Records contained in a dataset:
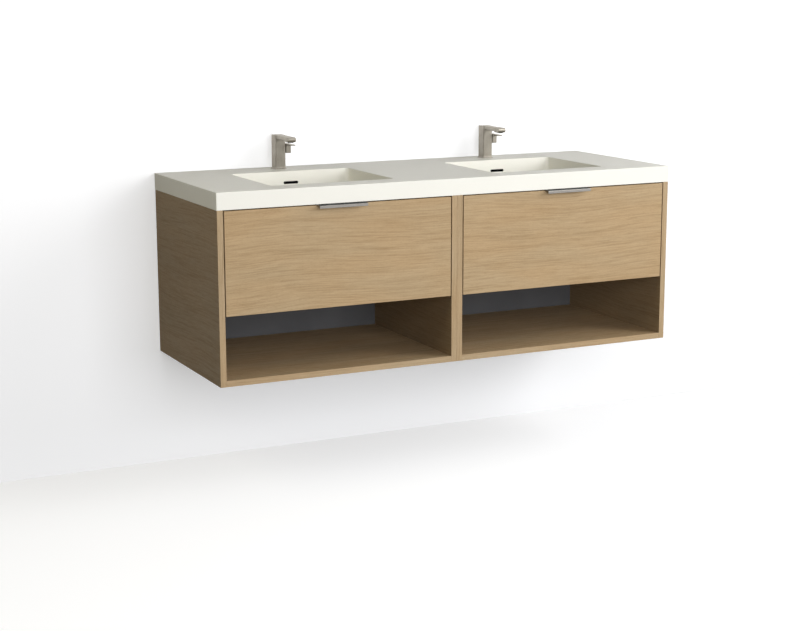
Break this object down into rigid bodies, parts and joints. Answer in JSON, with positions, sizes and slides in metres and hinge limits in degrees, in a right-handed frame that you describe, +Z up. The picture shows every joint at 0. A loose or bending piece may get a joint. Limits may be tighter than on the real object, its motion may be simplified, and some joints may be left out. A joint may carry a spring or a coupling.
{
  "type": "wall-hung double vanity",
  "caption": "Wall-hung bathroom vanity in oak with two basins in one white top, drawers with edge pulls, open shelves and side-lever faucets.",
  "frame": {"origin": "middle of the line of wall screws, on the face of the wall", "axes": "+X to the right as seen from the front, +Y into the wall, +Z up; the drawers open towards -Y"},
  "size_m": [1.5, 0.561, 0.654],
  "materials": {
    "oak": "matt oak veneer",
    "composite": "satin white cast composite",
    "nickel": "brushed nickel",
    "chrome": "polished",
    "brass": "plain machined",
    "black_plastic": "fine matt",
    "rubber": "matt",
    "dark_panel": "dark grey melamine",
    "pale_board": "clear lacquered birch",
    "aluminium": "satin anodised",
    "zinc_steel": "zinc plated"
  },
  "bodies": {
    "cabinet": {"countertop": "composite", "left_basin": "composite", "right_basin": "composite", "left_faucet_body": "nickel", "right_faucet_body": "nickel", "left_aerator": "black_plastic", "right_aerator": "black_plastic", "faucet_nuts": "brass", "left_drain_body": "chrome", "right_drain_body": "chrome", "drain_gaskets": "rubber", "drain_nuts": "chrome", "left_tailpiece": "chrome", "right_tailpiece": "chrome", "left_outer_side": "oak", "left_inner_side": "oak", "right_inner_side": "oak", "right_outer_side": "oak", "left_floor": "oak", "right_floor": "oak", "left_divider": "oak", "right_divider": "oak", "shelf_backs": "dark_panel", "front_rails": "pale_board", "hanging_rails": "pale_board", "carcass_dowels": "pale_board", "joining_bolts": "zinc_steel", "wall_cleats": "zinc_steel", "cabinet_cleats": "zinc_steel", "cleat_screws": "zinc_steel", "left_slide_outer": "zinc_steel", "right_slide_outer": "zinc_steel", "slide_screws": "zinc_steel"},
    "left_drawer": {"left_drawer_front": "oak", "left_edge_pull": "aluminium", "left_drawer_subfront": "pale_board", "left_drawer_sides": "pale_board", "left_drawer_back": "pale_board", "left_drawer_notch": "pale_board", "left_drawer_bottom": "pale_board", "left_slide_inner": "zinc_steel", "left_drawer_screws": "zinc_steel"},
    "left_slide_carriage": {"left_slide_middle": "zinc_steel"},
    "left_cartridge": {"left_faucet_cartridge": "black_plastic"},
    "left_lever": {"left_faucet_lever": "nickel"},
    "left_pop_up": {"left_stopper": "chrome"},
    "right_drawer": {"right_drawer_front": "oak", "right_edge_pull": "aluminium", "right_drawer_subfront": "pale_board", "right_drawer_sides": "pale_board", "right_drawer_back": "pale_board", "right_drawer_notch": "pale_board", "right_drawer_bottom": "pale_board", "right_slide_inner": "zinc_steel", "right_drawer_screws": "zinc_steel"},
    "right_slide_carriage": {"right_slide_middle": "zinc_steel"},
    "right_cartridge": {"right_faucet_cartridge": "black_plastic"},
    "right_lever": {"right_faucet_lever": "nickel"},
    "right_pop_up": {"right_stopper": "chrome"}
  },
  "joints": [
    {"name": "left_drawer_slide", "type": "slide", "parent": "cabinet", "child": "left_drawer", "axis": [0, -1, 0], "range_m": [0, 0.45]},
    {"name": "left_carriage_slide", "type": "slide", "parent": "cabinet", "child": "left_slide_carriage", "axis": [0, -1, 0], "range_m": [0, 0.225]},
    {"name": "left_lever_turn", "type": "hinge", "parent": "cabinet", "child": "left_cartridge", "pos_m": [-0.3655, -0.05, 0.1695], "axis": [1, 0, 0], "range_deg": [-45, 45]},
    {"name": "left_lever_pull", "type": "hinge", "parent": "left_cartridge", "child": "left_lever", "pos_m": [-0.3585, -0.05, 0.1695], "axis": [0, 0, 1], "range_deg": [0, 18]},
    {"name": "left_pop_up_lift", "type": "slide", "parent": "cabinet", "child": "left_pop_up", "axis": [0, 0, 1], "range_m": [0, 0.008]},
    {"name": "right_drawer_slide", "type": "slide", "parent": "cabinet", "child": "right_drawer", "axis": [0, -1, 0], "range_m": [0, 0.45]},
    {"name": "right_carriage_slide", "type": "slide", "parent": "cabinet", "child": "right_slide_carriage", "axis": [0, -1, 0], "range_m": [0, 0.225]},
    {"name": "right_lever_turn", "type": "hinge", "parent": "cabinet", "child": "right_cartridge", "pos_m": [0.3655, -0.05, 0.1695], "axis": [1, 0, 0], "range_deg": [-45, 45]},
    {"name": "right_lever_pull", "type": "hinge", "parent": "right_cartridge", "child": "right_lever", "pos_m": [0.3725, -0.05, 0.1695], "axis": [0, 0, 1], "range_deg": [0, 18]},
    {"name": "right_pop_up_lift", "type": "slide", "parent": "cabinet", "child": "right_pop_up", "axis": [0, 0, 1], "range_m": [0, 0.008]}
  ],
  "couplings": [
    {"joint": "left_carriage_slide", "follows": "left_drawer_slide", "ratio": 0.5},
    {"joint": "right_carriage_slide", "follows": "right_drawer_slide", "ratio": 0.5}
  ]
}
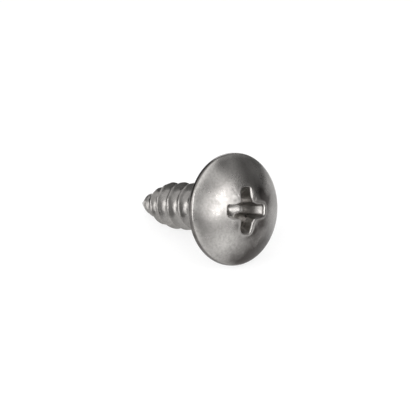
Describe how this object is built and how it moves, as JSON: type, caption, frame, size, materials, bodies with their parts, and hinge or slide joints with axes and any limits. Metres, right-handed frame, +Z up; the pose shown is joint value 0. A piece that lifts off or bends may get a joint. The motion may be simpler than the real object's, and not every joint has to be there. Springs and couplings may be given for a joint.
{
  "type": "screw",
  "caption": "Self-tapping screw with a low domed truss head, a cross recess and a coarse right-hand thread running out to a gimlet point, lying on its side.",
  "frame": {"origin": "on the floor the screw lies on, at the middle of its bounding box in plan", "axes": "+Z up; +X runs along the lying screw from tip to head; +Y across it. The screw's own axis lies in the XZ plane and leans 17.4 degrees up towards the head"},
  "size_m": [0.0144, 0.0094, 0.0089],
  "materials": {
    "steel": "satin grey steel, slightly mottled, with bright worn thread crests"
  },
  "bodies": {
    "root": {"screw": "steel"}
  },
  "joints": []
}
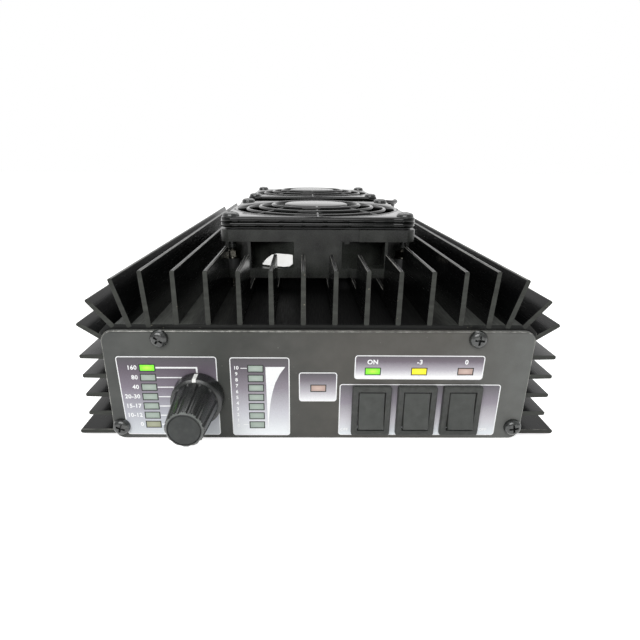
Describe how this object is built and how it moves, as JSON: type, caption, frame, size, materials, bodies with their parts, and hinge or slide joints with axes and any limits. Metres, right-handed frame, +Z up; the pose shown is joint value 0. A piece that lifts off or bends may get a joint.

▶ [Work to complete]:
Quote the listing in full, please, keeping every line exact.

▶ [Solved exercise]:
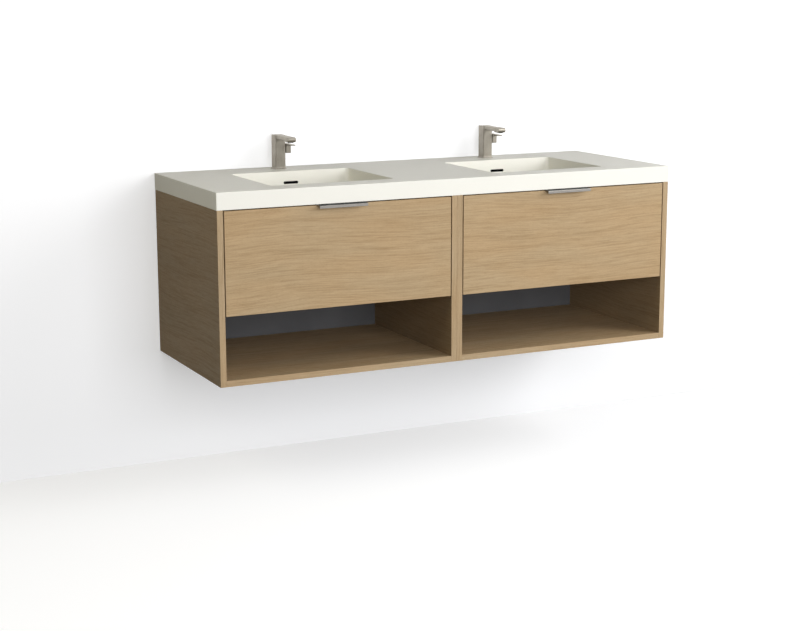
Break this object down into rigid bodies, parts and joints. Answer in JSON, with positions, sizes and slides in metres and hinge limits in degrees, in a right-handed frame that you describe, +Z up. The picture shows every joint at 0. A loose or bending piece may get a joint. Limits may be tighter than on the real object, its motion may be simplified, and some joints may be left out. A joint may carry a spring or a coupling.
{
  "type": "wall-hung double vanity",
  "caption": "Wall-hung bathroom vanity in oak with two basins in one white top, drawers with edge pulls, open shelves and side-lever faucets.",
  "frame": {"origin": "middle of the line of wall screws, on the face of the wall", "axes": "+X to the right as seen from the front, +Y into the wall, +Z up; the drawers open towards -Y"},
  "size_m": [1.5, 0.561, 0.654],
  "materials": {
    "oak": "matt oak veneer",
    "composite": "satin white cast composite",
    "nickel": "brushed nickel",
    "chrome": "polished",
    "brass": "plain machined",
    "black_plastic": "fine matt",
    "rubber": "matt",
    "dark_panel": "dark grey melamine",
    "pale_board": "clear lacquered birch",
    "aluminium": "satin anodised",
    "zinc_steel": "zinc plated"
  },
  "bodies": {
    "cabinet": {"countertop": "composite", "left_basin": "composite", "right_basin": "composite", "left_faucet_body": "nickel", "right_faucet_body": "nickel", "left_aerator": "black_plastic", "right_aerator": "black_plastic", "faucet_nuts": "brass", "left_drain_body": "chrome", "right_drain_body": "chrome", "drain_gaskets": "rubber", "drain_nuts": "chrome", "left_tailpiece": "chrome", "right_tailpiece": "chrome", "left_outer_side": "oak", "left_inner_side": "oak", "right_inner_side": "oak", "right_outer_side": "oak", "left_floor": "oak", "right_floor": "oak", "left_divider": "oak", "right_divider": "oak", "shelf_backs": "dark_panel", "front_rails": "pale_board", "hanging_rails": "pale_board", "carcass_dowels": "pale_board", "joining_bolts": "zinc_steel", "wall_cleats": "zinc_steel", "cabinet_cleats": "zinc_steel", "cleat_screws": "zinc_steel", "left_slide_outer": "zinc_steel", "right_slide_outer": "zinc_steel", "slide_screws": "zinc_steel"},
    "left_drawer": {"left_drawer_front": "oak", "left_edge_pull": "aluminium", "left_drawer_subfront": "pale_board", "left_drawer_sides": "pale_board", "left_drawer_back": "pale_board", "left_drawer_notch": "pale_board", "left_drawer_bottom": "pale_board", "left_slide_inner": "zinc_steel", "left_drawer_screws": "zinc_steel"},
    "left_slide_carriage": {"left_slide_middle": "zinc_steel"},
    "left_cartridge": {"left_faucet_cartridge": "black_plastic"},
    "left_lever": {"left_faucet_lever": "nickel"},
    "left_pop_up": {"left_stopper": "chrome"},
    "right_drawer": {"right_drawer_front": "oak", "right_edge_pull": "aluminium", "right_drawer_subfront": "pale_board", "right_drawer_sides": "pale_board", "right_drawer_back": "pale_board", "right_drawer_notch": "pale_board", "right_drawer_bottom": "pale_board", "right_slide_inner": "zinc_steel", "right_drawer_screws": "zinc_steel"},
    "right_slide_carriage": {"right_slide_middle": "zinc_steel"},
    "right_cartridge": {"right_faucet_cartridge": "black_plastic"},
    "right_lever": {"right_faucet_lever": "nickel"},
    "right_pop_up": {"right_stopper": "chrome"}
  },
  "joints": [
    {"name": "left_drawer_slide", "type": "slide", "parent": "cabinet", "child": "left_drawer", "axis": [0, -1, 0], "range_m": [0, 0.45]},
    {"name": "left_carriage_slide", "type": "slide", "parent": "cabinet", "child": "left_slide_carriage", "axis": [0, -1, 0], "range_m": [0, 0.225]},
    {"name": "left_lever_turn", "type": "hinge", "parent": "cabinet", "child": "left_cartridge", "pos_m": [-0.3655, -0.05, 0.1695], "axis": [1, 0, 0], "range_deg": [-45, 45]},
    {"name": "left_lever_pull", "type": "hinge", "parent": "left_cartridge", "child": "left_lever", "pos_m": [-0.3585, -0.05, 0.1695], "axis": [0, 0, 1], "range_deg": [0, 18]},
    {"name": "left_pop_up_lift", "type": "slide", "parent": "cabinet", "child": "left_pop_up", "axis": [0, 0, 1], "range_m": [0, 0.008]},
    {"name": "right_drawer_slide", "type": "slide", "parent": "cabinet", "child": "right_drawer", "axis": [0, -1, 0], "range_m": [0, 0.45]},
    {"name": "right_carriage_slide", "type": "slide", "parent": "cabinet", "child": "right_slide_carriage", "axis": [0, -1, 0], "range_m": [0, 0.225]},
    {"name": "right_lever_turn", "type": "hinge", "parent": "cabinet", "child": "right_cartridge", "pos_m": [0.3655, -0.05, 0.1695], "axis": [1, 0, 0], "range_deg": [-45, 45]},
    {"name": "right_lever_pull", "type": "hinge", "parent": "right_cartridge", "child": "right_lever", "pos_m": [0.3725, -0.05, 0.1695], "axis": [0, 0, 1], "range_deg": [0, 18]},
    {"name": "right_pop_up_lift", "type": "slide", "parent": "cabinet", "child": "right_pop_up", "axis": [0, 0, 1], "range_m": [0, 0.008]}
  ],
  "couplings": [
    {"joint": "left_carriage_slide", "follows": "left_drawer_slide", "ratio": 0.5},
    {"joint": "right_carriage_slide", "follows": "right_drawer_slide", "ratio": 0.5}
  ]
}
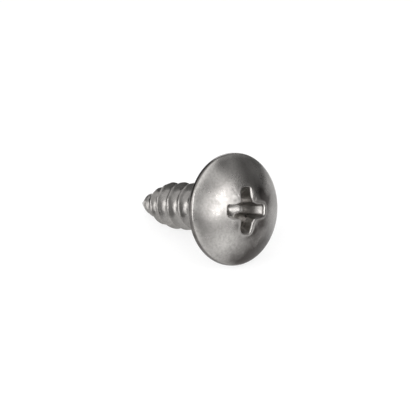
Describe how this object is built and how it moves, as JSON: type, caption, frame, size, materials, bodies with their parts, and hinge or slide joints with axes and any limits. Metres, right-handed frame, +Z up; the pose shown is joint value 0. A piece that lifts off or bends may get a joint. The motion may be simpler than the real object's, and not every joint has to be there. Springs and couplings may be given for a joint.
{
  "type": "screw",
  "caption": "Self-tapping screw with a low domed truss head, a cross recess and a coarse right-hand thread running out to a gimlet point, lying on its side.",
  "frame": {"origin": "on the floor the screw lies on, at the middle of its bounding box in plan", "axes": "+Z up; +X runs along the lying screw from tip to head; +Y across it. The screw's own axis lies in the XZ plane and leans 17.4 degrees up towards the head"},
  "size_m": [0.0144, 0.0094, 0.0089],
  "materials": {
    "steel": "satin grey steel, slightly mottled, with bright worn thread crests"
  },
  "bodies": {
    "root": {"screw": "steel"}
  },
  "joints": []
}
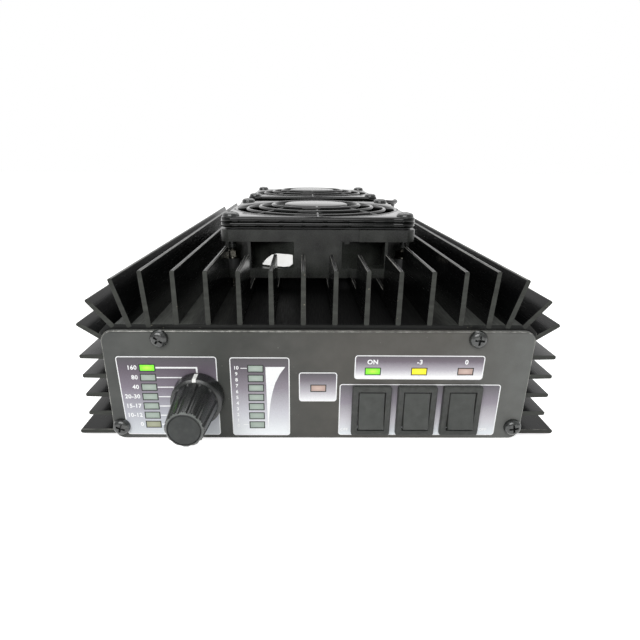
Describe how this object is built and how it moves, as JSON: type, caption, frame, size, materials, bodies with their parts, and hinge or slide joints with axes and any limits. Metres, right-handed frame, +Z up; the pose shown is joint value 0. A piece that lifts off or bends may get a joint.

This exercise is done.